Exercise prompt:
Copy out all of the data below with no alterations.

Given data:
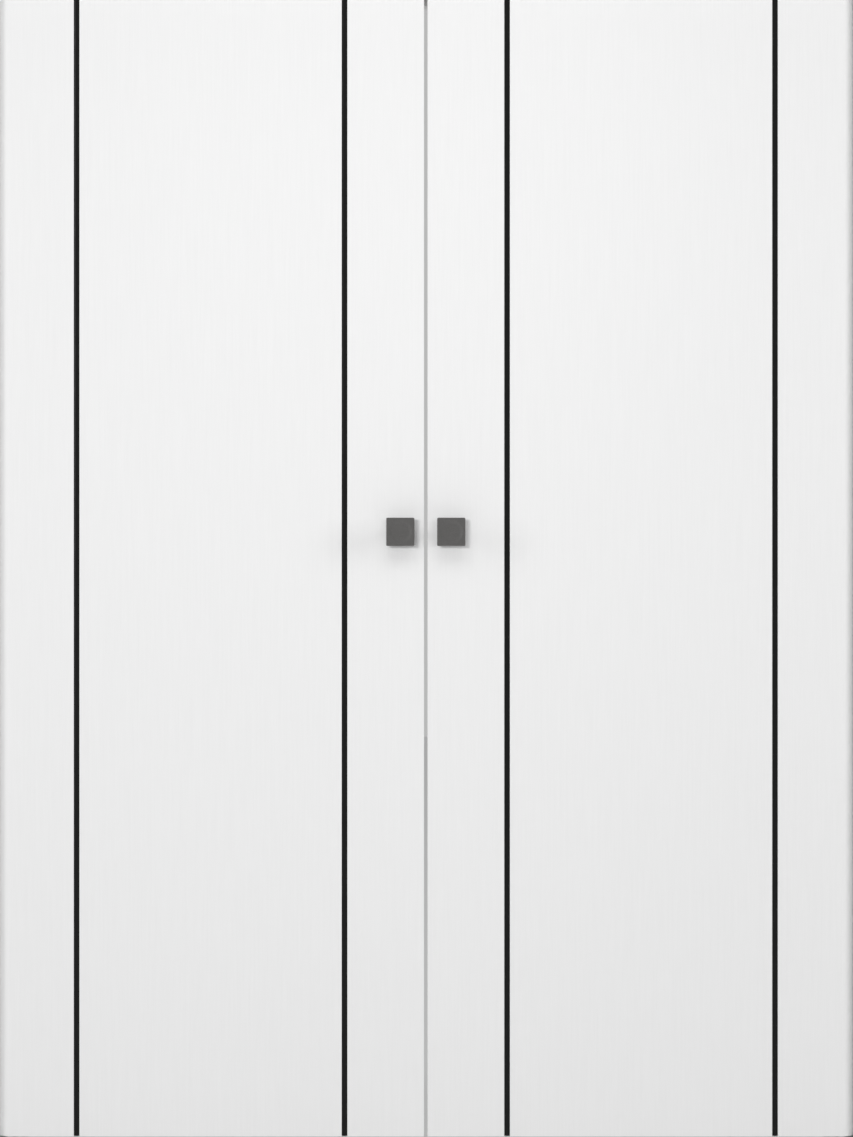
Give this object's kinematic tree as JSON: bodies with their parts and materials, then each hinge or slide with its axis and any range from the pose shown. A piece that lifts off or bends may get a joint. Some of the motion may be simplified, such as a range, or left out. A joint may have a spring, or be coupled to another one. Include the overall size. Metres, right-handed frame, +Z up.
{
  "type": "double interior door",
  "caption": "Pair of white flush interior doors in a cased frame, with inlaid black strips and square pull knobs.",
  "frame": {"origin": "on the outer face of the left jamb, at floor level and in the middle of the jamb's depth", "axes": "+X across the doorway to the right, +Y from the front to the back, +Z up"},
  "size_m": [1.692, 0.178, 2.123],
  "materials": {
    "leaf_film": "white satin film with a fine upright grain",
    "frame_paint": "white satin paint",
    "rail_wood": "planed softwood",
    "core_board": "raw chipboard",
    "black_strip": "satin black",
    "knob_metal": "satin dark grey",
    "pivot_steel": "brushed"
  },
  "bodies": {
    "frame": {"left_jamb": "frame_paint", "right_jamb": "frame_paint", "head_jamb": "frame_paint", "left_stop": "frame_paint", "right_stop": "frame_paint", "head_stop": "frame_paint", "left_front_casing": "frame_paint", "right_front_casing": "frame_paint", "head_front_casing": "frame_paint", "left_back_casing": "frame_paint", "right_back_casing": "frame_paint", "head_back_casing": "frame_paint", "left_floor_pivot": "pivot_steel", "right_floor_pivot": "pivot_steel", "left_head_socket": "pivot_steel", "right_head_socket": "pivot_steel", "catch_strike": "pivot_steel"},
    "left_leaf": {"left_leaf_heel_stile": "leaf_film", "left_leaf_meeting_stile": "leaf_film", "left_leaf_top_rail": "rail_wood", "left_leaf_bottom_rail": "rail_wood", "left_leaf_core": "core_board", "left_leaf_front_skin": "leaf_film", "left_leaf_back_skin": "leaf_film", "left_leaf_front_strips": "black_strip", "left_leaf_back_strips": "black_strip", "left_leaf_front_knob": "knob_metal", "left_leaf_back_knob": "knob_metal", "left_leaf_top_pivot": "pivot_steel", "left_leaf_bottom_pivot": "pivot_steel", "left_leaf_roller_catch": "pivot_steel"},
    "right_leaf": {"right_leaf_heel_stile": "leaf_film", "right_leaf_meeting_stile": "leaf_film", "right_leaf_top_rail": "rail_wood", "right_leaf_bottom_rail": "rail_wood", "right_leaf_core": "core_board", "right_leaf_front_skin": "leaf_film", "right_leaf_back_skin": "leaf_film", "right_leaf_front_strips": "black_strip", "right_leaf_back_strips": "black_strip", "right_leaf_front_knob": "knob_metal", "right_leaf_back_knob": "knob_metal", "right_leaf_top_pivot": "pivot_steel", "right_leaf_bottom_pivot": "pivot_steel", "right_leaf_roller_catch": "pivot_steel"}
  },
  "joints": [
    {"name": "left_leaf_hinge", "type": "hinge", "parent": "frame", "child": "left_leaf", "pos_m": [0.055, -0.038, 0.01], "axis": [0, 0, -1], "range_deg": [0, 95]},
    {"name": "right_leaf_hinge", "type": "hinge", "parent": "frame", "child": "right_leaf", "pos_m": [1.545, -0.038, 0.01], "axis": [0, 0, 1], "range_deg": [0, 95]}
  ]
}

Exercise response:
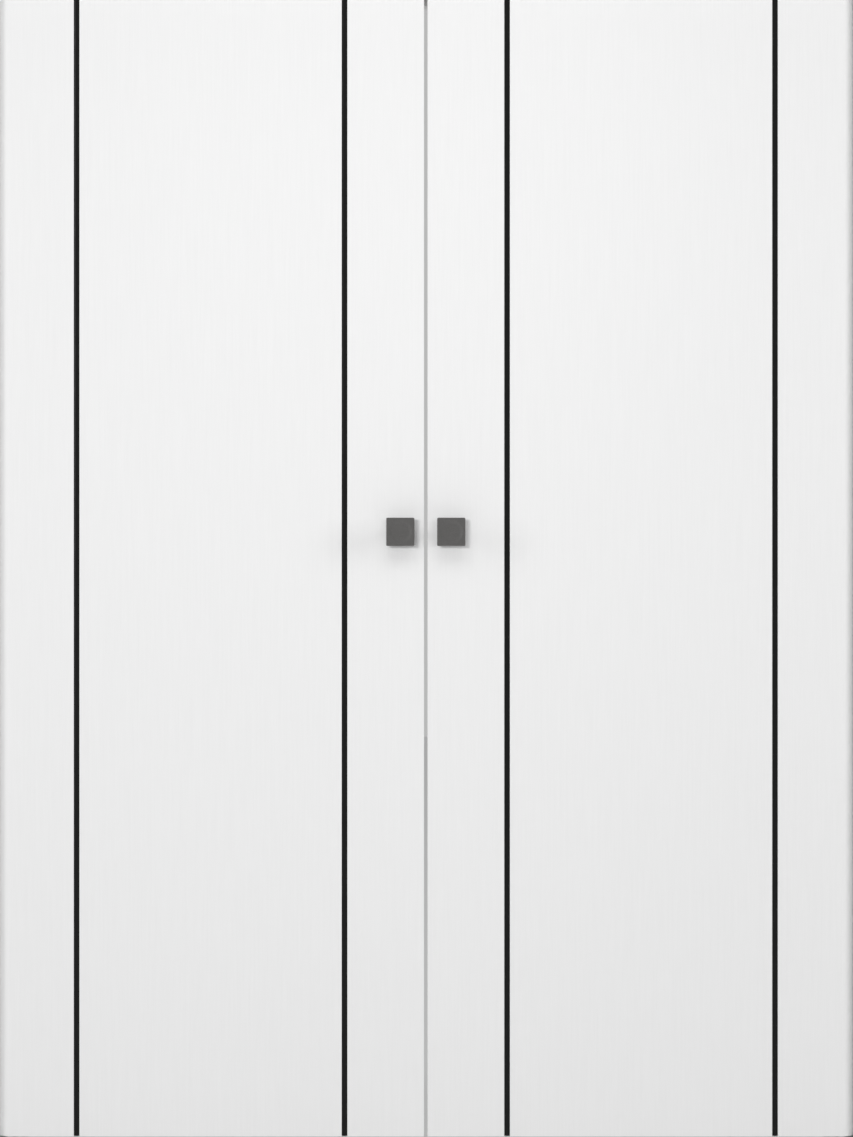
Give this object's kinematic tree as JSON: bodies with their parts and materials, then each hinge or slide with its axis and any range from the pose shown. A piece that lifts off or bends may get a joint. Some of the motion may be simplified, such as a range, or left out. A joint may have a spring, or be coupled to another one. Include the overall size. Metres, right-handed frame, +Z up.
{
  "type": "double interior door",
  "caption": "Pair of white flush interior doors in a cased frame, with inlaid black strips and square pull knobs.",
  "frame": {"origin": "on the outer face of the left jamb, at floor level and in the middle of the jamb's depth", "axes": "+X across the doorway to the right, +Y from the front to the back, +Z up"},
  "size_m": [1.692, 0.178, 2.123],
  "materials": {
    "leaf_film": "white satin film with a fine upright grain",
    "frame_paint": "white satin paint",
    "rail_wood": "planed softwood",
    "core_board": "raw chipboard",
    "black_strip": "satin black",
    "knob_metal": "satin dark grey",
    "pivot_steel": "brushed"
  },
  "bodies": {
    "frame": {"left_jamb": "frame_paint", "right_jamb": "frame_paint", "head_jamb": "frame_paint", "left_stop": "frame_paint", "right_stop": "frame_paint", "head_stop": "frame_paint", "left_front_casing": "frame_paint", "right_front_casing": "frame_paint", "head_front_casing": "frame_paint", "left_back_casing": "frame_paint", "right_back_casing": "frame_paint", "head_back_casing": "frame_paint", "left_floor_pivot": "pivot_steel", "right_floor_pivot": "pivot_steel", "left_head_socket": "pivot_steel", "right_head_socket": "pivot_steel", "catch_strike": "pivot_steel"},
    "left_leaf": {"left_leaf_heel_stile": "leaf_film", "left_leaf_meeting_stile": "leaf_film", "left_leaf_top_rail": "rail_wood", "left_leaf_bottom_rail": "rail_wood", "left_leaf_core": "core_board", "left_leaf_front_skin": "leaf_film", "left_leaf_back_skin": "leaf_film", "left_leaf_front_strips": "black_strip", "left_leaf_back_strips": "black_strip", "left_leaf_front_knob": "knob_metal", "left_leaf_back_knob": "knob_metal", "left_leaf_top_pivot": "pivot_steel", "left_leaf_bottom_pivot": "pivot_steel", "left_leaf_roller_catch": "pivot_steel"},
    "right_leaf": {"right_leaf_heel_stile": "leaf_film", "right_leaf_meeting_stile": "leaf_film", "right_leaf_top_rail": "rail_wood", "right_leaf_bottom_rail": "rail_wood", "right_leaf_core": "core_board", "right_leaf_front_skin": "leaf_film", "right_leaf_back_skin": "leaf_film", "right_leaf_front_strips": "black_strip", "right_leaf_back_strips": "black_strip", "right_leaf_front_knob": "knob_metal", "right_leaf_back_knob": "knob_metal", "right_leaf_top_pivot": "pivot_steel", "right_leaf_bottom_pivot": "pivot_steel", "right_leaf_roller_catch": "pivot_steel"}
  },
  "joints": [
    {"name": "left_leaf_hinge", "type": "hinge", "parent": "frame", "child": "left_leaf", "pos_m": [0.055, -0.038, 0.01], "axis": [0, 0, -1], "range_deg": [0, 95]},
    {"name": "right_leaf_hinge", "type": "hinge", "parent": "frame", "child": "right_leaf", "pos_m": [1.545, -0.038, 0.01], "axis": [0, 0, 1], "range_deg": [0, 95]}
  ]
}